Savings Spree - $5.99 for iOS devices
This award winning game helps children understand the consequences of their decisions to spend, save, donate, or invest. Designed for ages 7 and up, it introduces the concept of earning money and making choices about what to do once it is earned.

Mint - free for Android and iOS devices
This is a tool that allows teens -- and their parents -- to track their spending and savings by linking their bank accounts and credit cards to present a simple, unified financial picture.

Spendee - basic app is free for Android and iOS devices
Another tool for older teens and adults, Spendee helps to track expenditures, using very clear graphics.

Monday, January 28, 2013

Important Lessons In Financial Literacy

Wisconsin, as we all know, is the home of delicious cheese, Bucky the Badger, and…great tools for teaching financial literacy? Educators in Wisconsin have made a commitment to teaching students the money management skills they’ll need someday to achieve their financial goals, whether they’re facing college tuition, career decisions, debt, or long-term planning.

These important lessons seem hard to teach. Happily you don’t have to be a resident of Wisconsin to benefit; a great deal of information is available to everyone through Wisconsin’s Educational Communications Board.

The Financial Literacy: TEACH IT! site features a series of videos to help educators introduce topics like saving and investing, risk management, and being a critical consumer. Sound dry? Watch the video in which a teacher helps her children understand the relationship between risk assessment and insurance and you may change your mind.


(Click through the image above to access the video.)
In it, Ms. Pingel directs her second and third graders to place houses they've constructed into a tub filled with dirt and trees to resemble a landscape. After talking about their rationale for locating homes in different areas, she passes out a sheet of insurance options and the kids pick the ones they think they’ll need—accident, chimney, earthquake, etc.—based on the location of their house. (Prices are measured in recesses to help kids get the idea of value – personal liability insurance will set a child back five recesses!). Then disaster strikes: Ms. Pingle dumps a pitcher of water into the tub! Some houses are washed away, but the ones on high ground are untouched. Then Ms. Pingle leads a discussion about the kids’ insurance choices now that they face hard times. The TEACH IT! page has links to the handouts used in nearly all lessons, and educators can view excerpts from a Q and A session with the teacher after the lesson for further information.
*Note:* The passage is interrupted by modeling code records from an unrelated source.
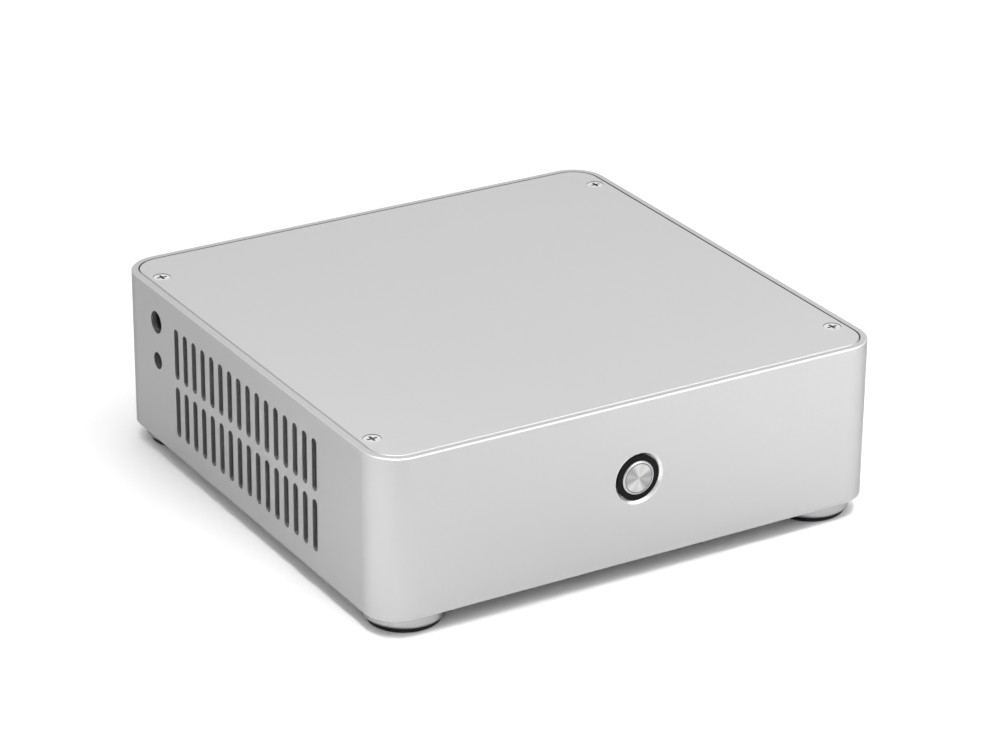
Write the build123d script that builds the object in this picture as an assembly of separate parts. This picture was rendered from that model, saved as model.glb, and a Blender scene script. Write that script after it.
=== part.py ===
from build123d import *

import math
import os

# Small aluminium desktop computer: an extruded band closed by two plates, with its board, cooler and drive.
# Millimetres. +X is right and +Y is back, seen from the front, and +Z is up. The origin is on the surface
# that the feet stand on, under the middle of the case. Each node is written to parts/NODE.step.

# ---- case ----
WIDTH = 200.0
DEPTH = 196.0
BAND_HEIGHT = 60.0
CORNER_R = 13.0
WALL = 2.5
EDGE_CHAMFER = 0.4
PLATE_GAP = 0.35
COVER_THICK = 3.0
BASE_THICK = 2.0
PLATE_CHAMFER = 0.3

# ---- feet ----
FOOT_HEIGHT = 6.5
FOOT_METAL_HEIGHT = 4.6
FOOT_R = 14.6
FOOT_ROUND = 1.3
FOOT_INSET_X = 17.3
FOOT_INSET_Y = 15.9
PAD_R = 13.0
PAD_HOLE_R = 4.5
PAD_SEAT_DEPTH = 1.0
PAD_ROUND = 0.5
FOOT_COUNTERBORE_R = 3.6
FOOT_COUNTERBORE_DEPTH = 2.4

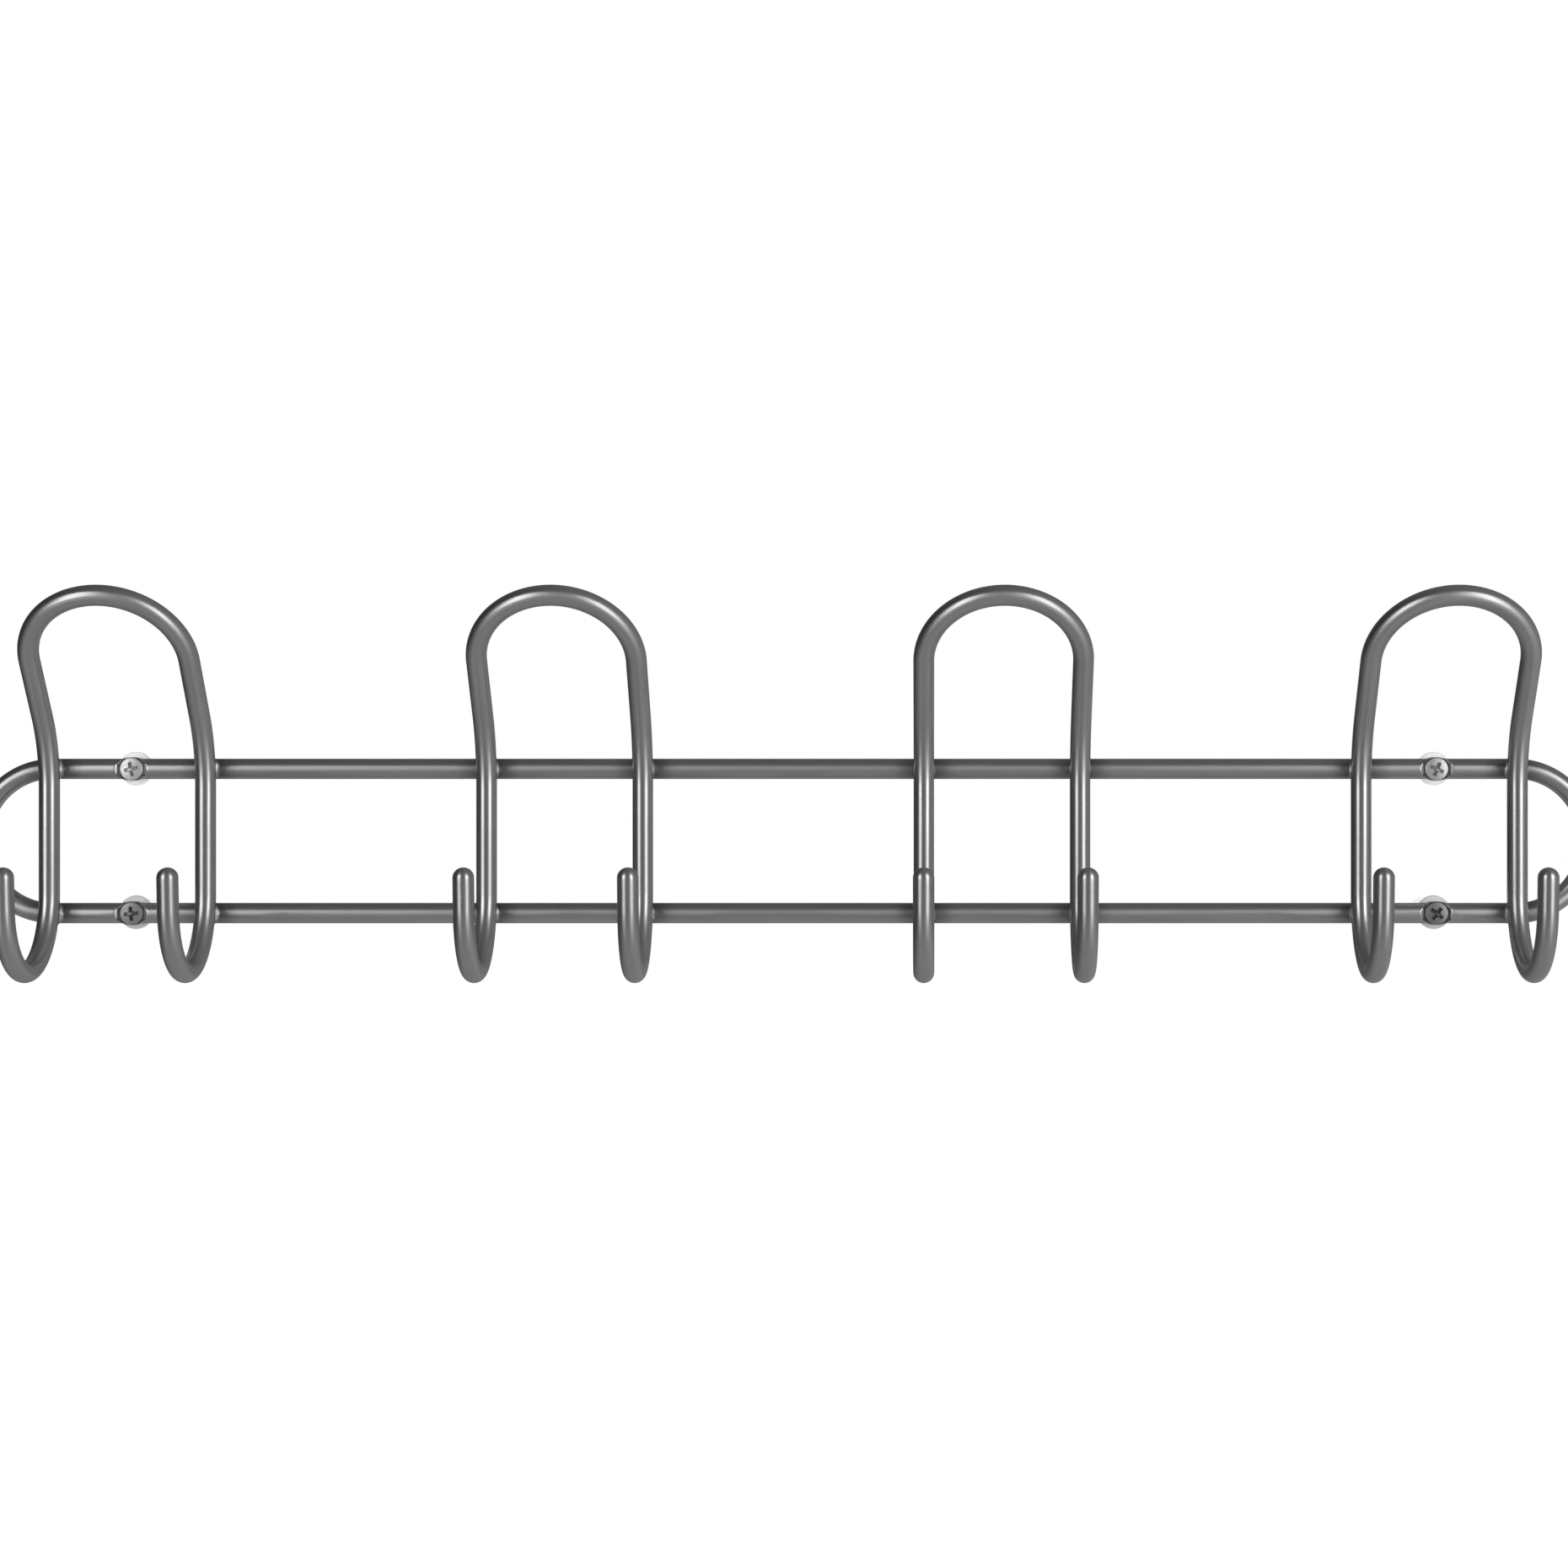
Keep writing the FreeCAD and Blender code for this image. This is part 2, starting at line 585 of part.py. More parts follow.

The financial literacy lessons are divided by age: pre-kindergarten to grade four, grades five through eight, and grades nine through twelve. This website is an outstanding resource for teachers, but also for parents who want to teach their kids about money management but are not sure where or how to start. The ideas and videos are great starting points for important conversations that will help kids make smart decisions for years to come.

Friday, February 19, 2010

Helping Teens Manage Money

A new federal law that is aimed at the problem of credit card debt incurred by teens who take advantage of credit made easily available to them goes into effect this coming Monday, February 22nd. The new law, The Credit Card Act of 2009, modifies the Truth in Lending Act by prohibiting credit card companies from providing cards to anyone under age 21 unless they have a parent co-signer (who is also jointly obligated to pay on the account) or unless they can demonstrate sufficient income and assets to pay any amounts which might become due on the account.

In addition, no credit line increases are permitted on cards held by individuals under age 21 unless the co-signer/parent approves in writing and will be jointly responsibile for the additional credit. The new law does not affect debit cards, although new restrictions on banks limit the ability of banks to extend credit beyond the limits of the account to which the debit card is linked and then charge excessive overdraft fees when such excess charges are incurred. Still, parents need to be aware of the issues debit cards can create.

The new law targets credit card offers to students and requires colleges to make public any arrangements they have made with credit card companies to solicit students for card accounts. It also prohibits offers of credit that are accompanied by gifts or give-aways -- the free t shirt ,or umbrella, or some other item, if a student signs up for a credit card.

Finally, the law protects anyone under age 21 from prescreened credit offers, the "you have qualified for a credit card" mailings that come to your home for your 17 year old who can't manage his allowance and owes money on his library books. Nothing in the new law will keep young people from having credit cards -- IF their parents believe they can handle the financial responsibility that goes with them and if the parents are willing to stand behind their decision by being responsible for the debts their child may incur. And there is no impact on parents who decide to give their teen a credit card that is an additional card on the parent's account. What this new law does is put more authority in the hands of parents to educate their teens about credit, debt, and money and to remove the enticement of quick and easy credit from teens who are not ready to handle the consequences of their decisions.

Wednesday, December 2, 2009

Building Financial Skills

Does your teenage know the difference between a credit card, a charge card, and a debit card? Does he know what happens when a credit card bill is not paid on time? Can he figure out how much he will pay in interest charges for something that takes him six months to pay for in full?


Students in high school -- and beyond -- face numerous financial decisons every day and parents can't expect them to understand the issues involved in the money they spend and the expenses they incur unless they have had early and frequent exposure to what we like to call "financial education". Parents may not want to share details of the family exchequer with their offspring, but children should still be aware that bills come into the house and have to be paid regularly. Maybe they can put the stamps on the envelopes at first, and later do the math to make sure the utility bills are correctly calculated. They should see that parents write checks, or pay bills on line. They should have a bank account of their own, where they can deposit gifts and allowance, and which they can access with decreasing supervision as they get older.

We hear too many stories from parents whose children make poor financial decisons and who lack basic financial literacy, from writing a check, to managing basic financial software like Quicken, to understanding why and how they need to stick to a budget. Money is a complicated subject for adults, let alone kids. But by exposing young people to the nuts and bolts of budgets and bills at an early age, families can make it more likely that their children will understand the financial issues they encounter and become financially responsibile adults.